In “The Formation of Islamic Art,” scholar Oleg Grabar offers an alternative approach to the traditional narrative surrounding the “prohibition” of figurative representation, reshaping our understanding of this issue through its broader historical and theological contexts.
Grabar argues that there is no explicit Qur’anic text that categorically forbids such representation, pointing out that what developed instead was “a cumulative stance emerging from jurisprudential interpretations and theological concerns over imitating God’s creation, rather than from a direct Qur’anic prohibition.” He explains that this stance was, in part, a way for the young Islamic community to build its own distinctive visual identity in contrast to the Byzantine and Sasanian empires, where it served as “an ideological statement against neighbors and enemies.
It was a way of saying: ‘We are not like them.’”
One of Grabar’s deepest contributions lies in his view that this avoidance of the body in Islamic art was not a void or vacuum, but a form of creativity in its own right: “Muslim artists redirected their creative energy away from imitating nature toward inventing a universal visual language of geometric and vegetal forms, a language that could be understood anywhere across the vast Islamic world.
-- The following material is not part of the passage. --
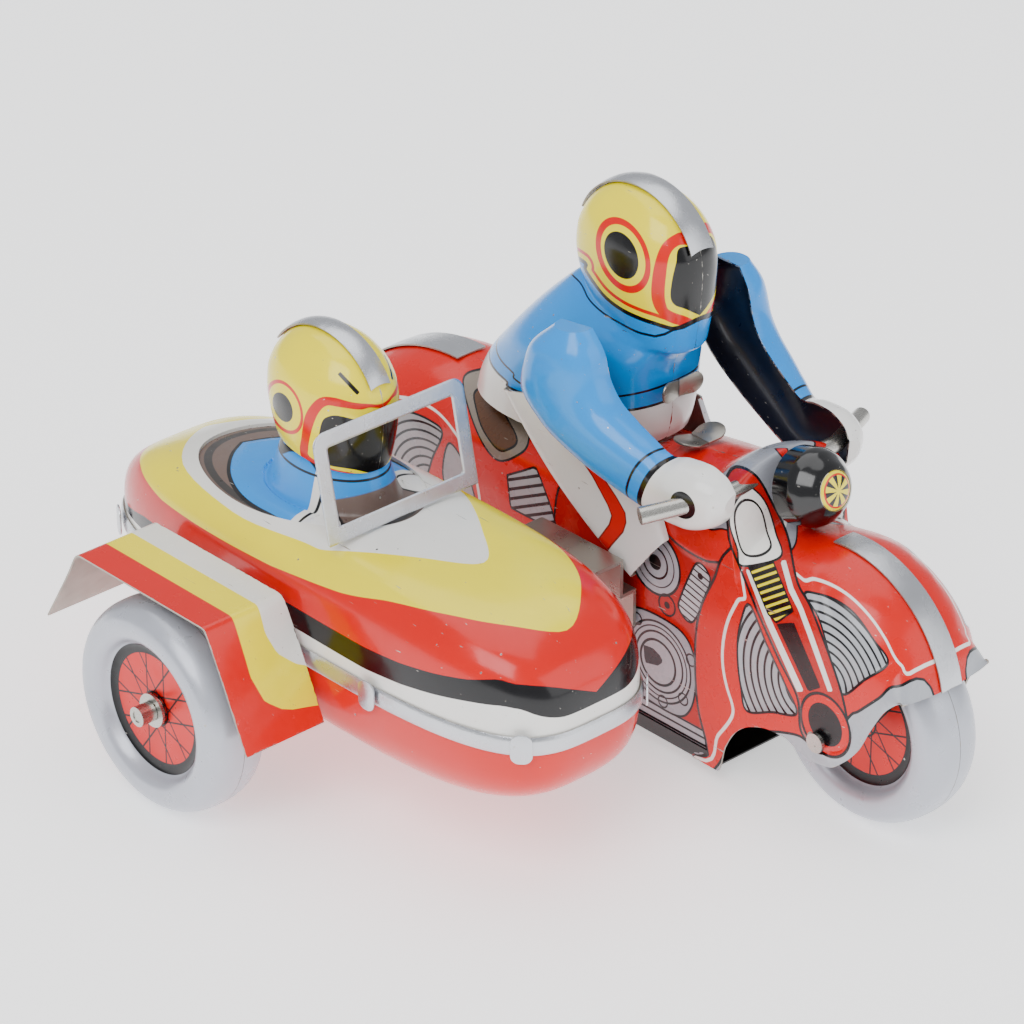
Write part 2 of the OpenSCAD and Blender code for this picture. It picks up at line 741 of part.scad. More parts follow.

“The core concern was never with the image itself, but with its theological implications. The primary fear was that humans might claim the divine power to bestow a soul upon an image, which could lead to idolatry. Thus, the avoidance of representation was framed as a safeguard for monotheism, not as a rejection of beauty itself.”
It appears that the controversy over the nude model is more than just a dispute over curricula; it is a reflection of a broader struggle over Syria’s cultural identity and the boundaries of academic freedom in an extremely sensitive and perilous transitional period.
As the students’ statement declared: “A university run by sanctions and restrictive guardianship loses its meaning.
“Our position today is not just an objection to a decision, but an affirmation of a fundamental principle: there is no university without freedom, and no education without academic independence.”